» **Dataset excerpt**:
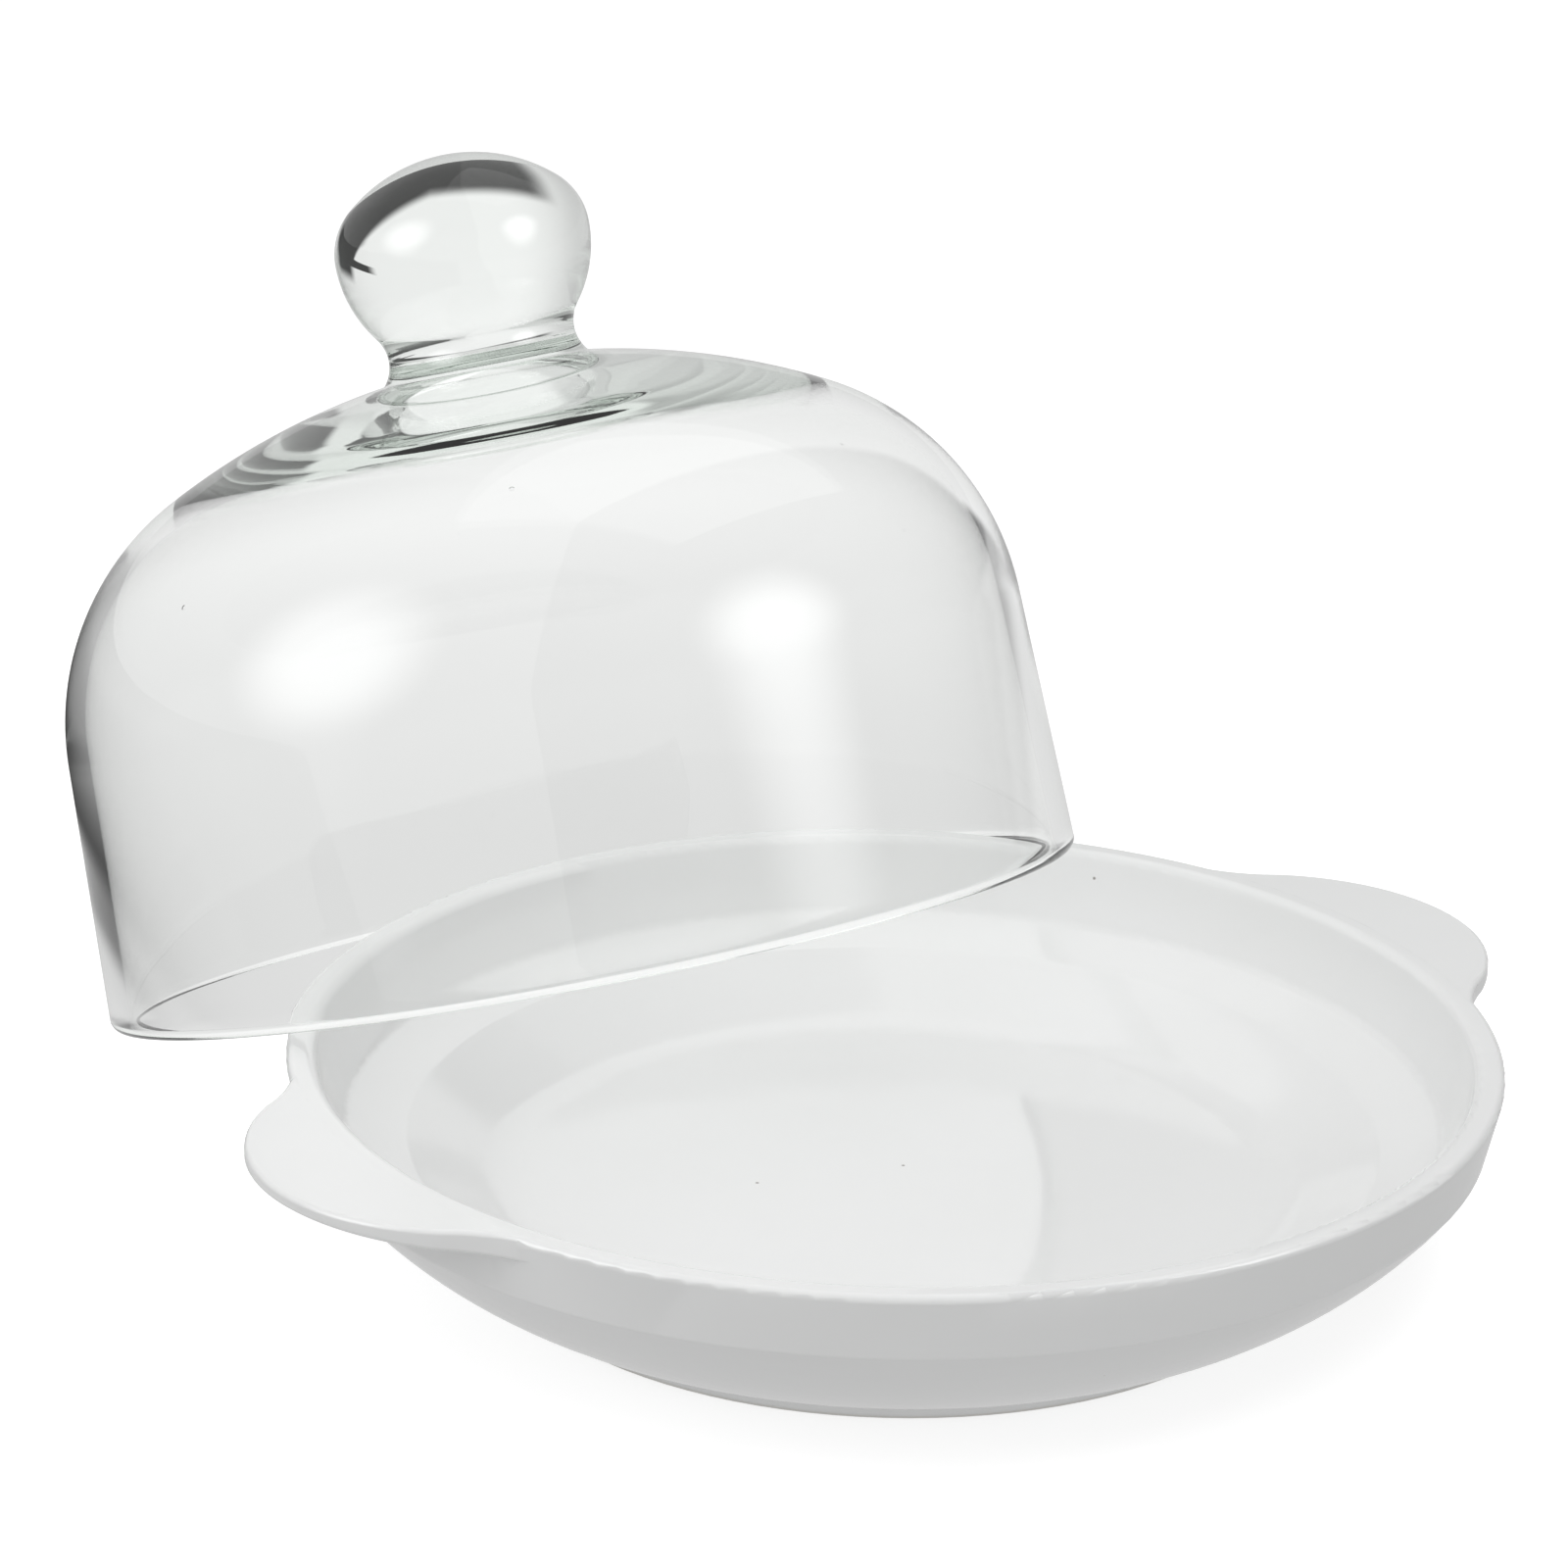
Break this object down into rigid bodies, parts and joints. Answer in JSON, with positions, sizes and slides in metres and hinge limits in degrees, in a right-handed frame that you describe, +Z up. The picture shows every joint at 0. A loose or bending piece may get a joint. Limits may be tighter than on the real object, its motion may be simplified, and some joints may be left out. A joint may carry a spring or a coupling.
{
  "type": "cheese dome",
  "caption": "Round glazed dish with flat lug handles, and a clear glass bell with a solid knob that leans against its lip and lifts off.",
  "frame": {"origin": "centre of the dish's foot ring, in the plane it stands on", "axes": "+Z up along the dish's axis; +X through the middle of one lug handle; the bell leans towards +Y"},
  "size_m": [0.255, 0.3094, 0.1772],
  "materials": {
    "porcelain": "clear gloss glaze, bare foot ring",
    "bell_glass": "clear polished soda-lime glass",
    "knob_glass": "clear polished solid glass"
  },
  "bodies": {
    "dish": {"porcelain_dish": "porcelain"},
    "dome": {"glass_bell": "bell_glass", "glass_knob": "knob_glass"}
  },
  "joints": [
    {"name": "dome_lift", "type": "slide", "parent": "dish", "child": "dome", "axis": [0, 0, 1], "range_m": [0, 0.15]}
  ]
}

» **Your instructions**:
Output all of the material exactly as written.

» **Full response**:
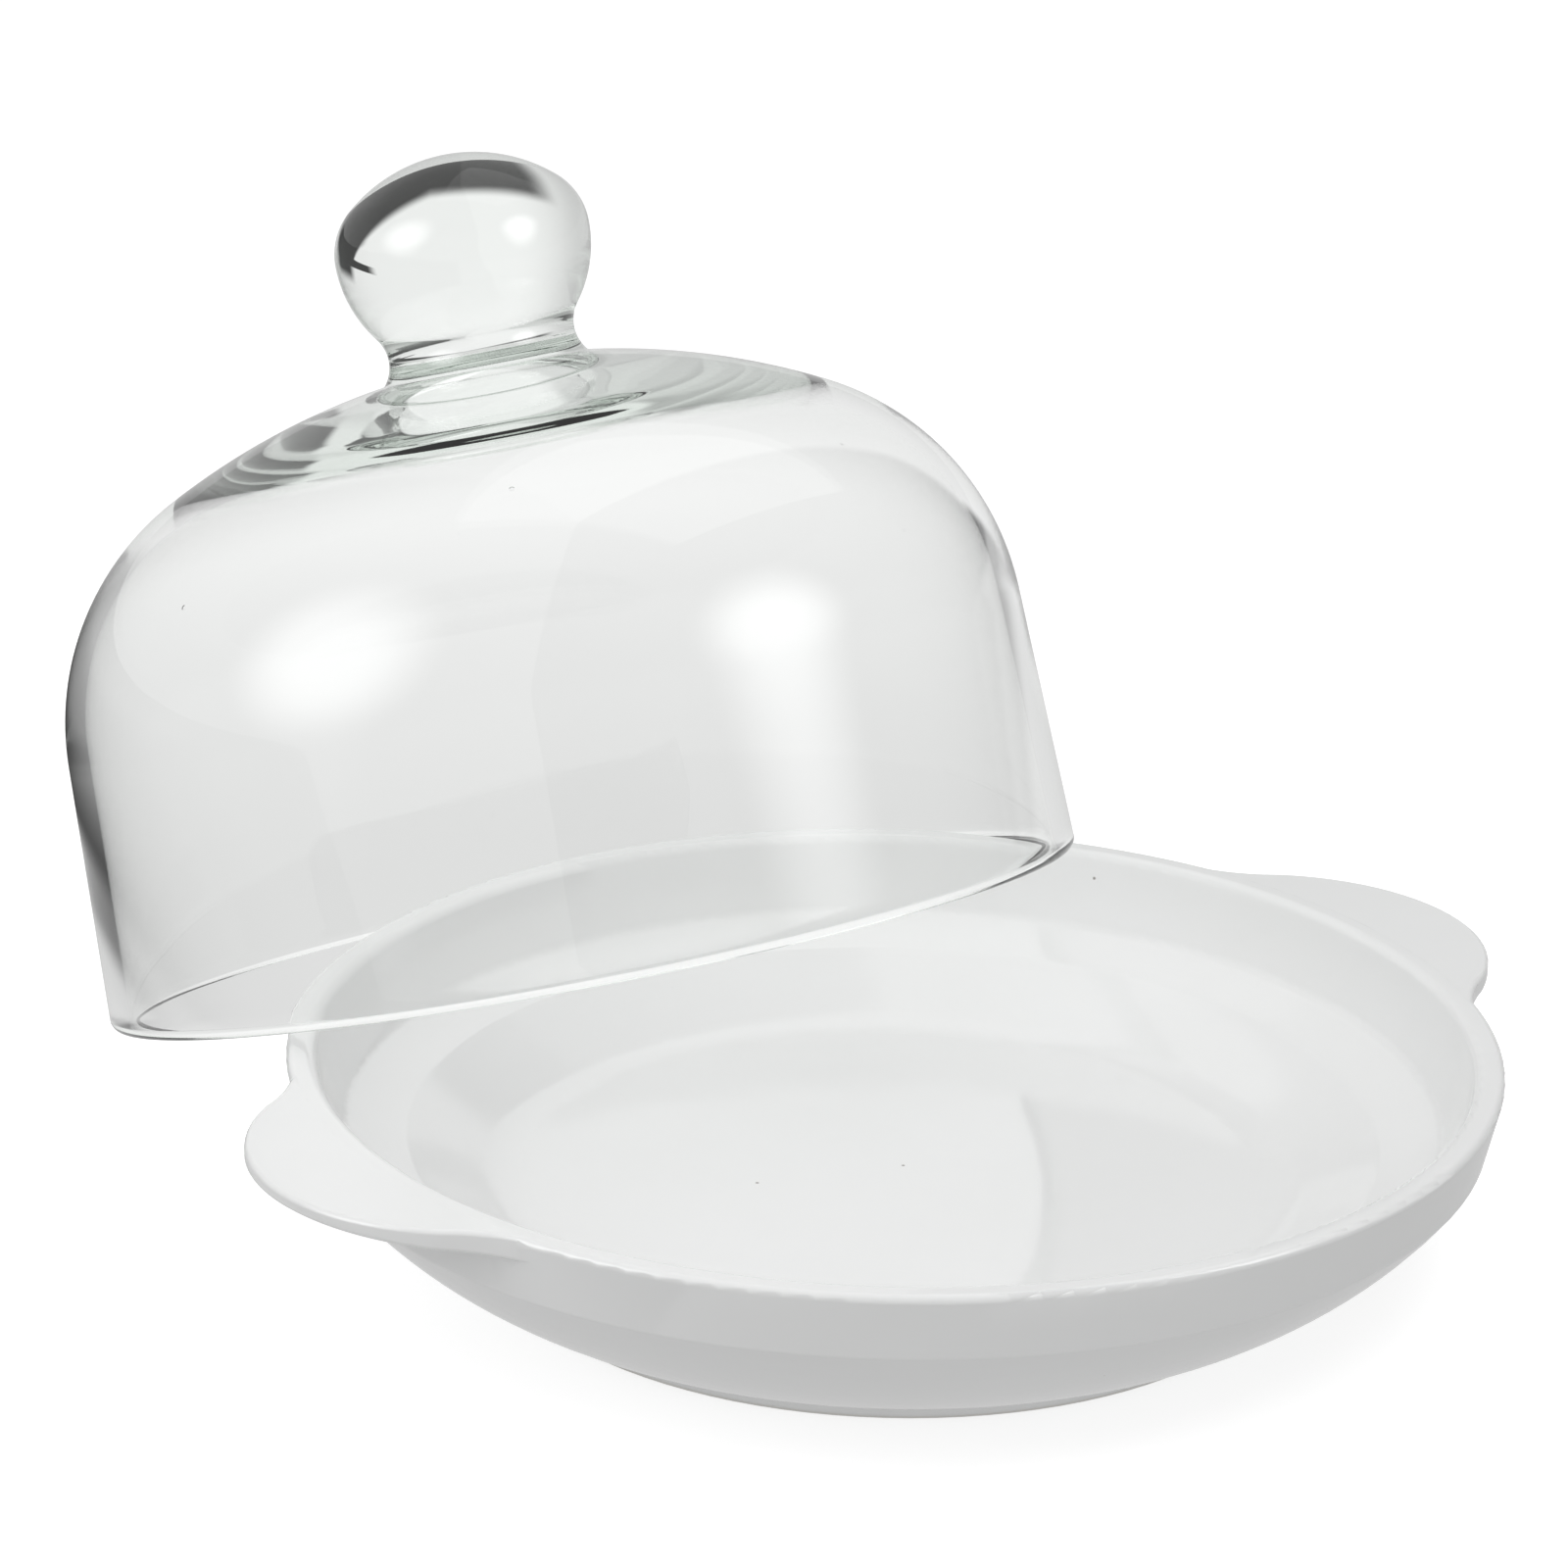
Break this object down into rigid bodies, parts and joints. Answer in JSON, with positions, sizes and slides in metres and hinge limits in degrees, in a right-handed frame that you describe, +Z up. The picture shows every joint at 0. A loose or bending piece may get a joint. Limits may be tighter than on the real object, its motion may be simplified, and some joints may be left out. A joint may carry a spring or a coupling.
{
  "type": "cheese dome",
  "caption": "Round glazed dish with flat lug handles, and a clear glass bell with a solid knob that leans against its lip and lifts off.",
  "frame": {"origin": "centre of the dish's foot ring, in the plane it stands on", "axes": "+Z up along the dish's axis; +X through the middle of one lug handle; the bell leans towards +Y"},
  "size_m": [0.255, 0.3094, 0.1772],
  "materials": {
    "porcelain": "clear gloss glaze, bare foot ring",
    "bell_glass": "clear polished soda-lime glass",
    "knob_glass": "clear polished solid glass"
  },
  "bodies": {
    "dish": {"porcelain_dish": "porcelain"},
    "dome": {"glass_bell": "bell_glass", "glass_knob": "knob_glass"}
  },
  "joints": [
    {"name": "dome_lift", "type": "slide", "parent": "dish", "child": "dome", "axis": [0, 0, 1], "range_m": [0, 0.15]}
  ]
}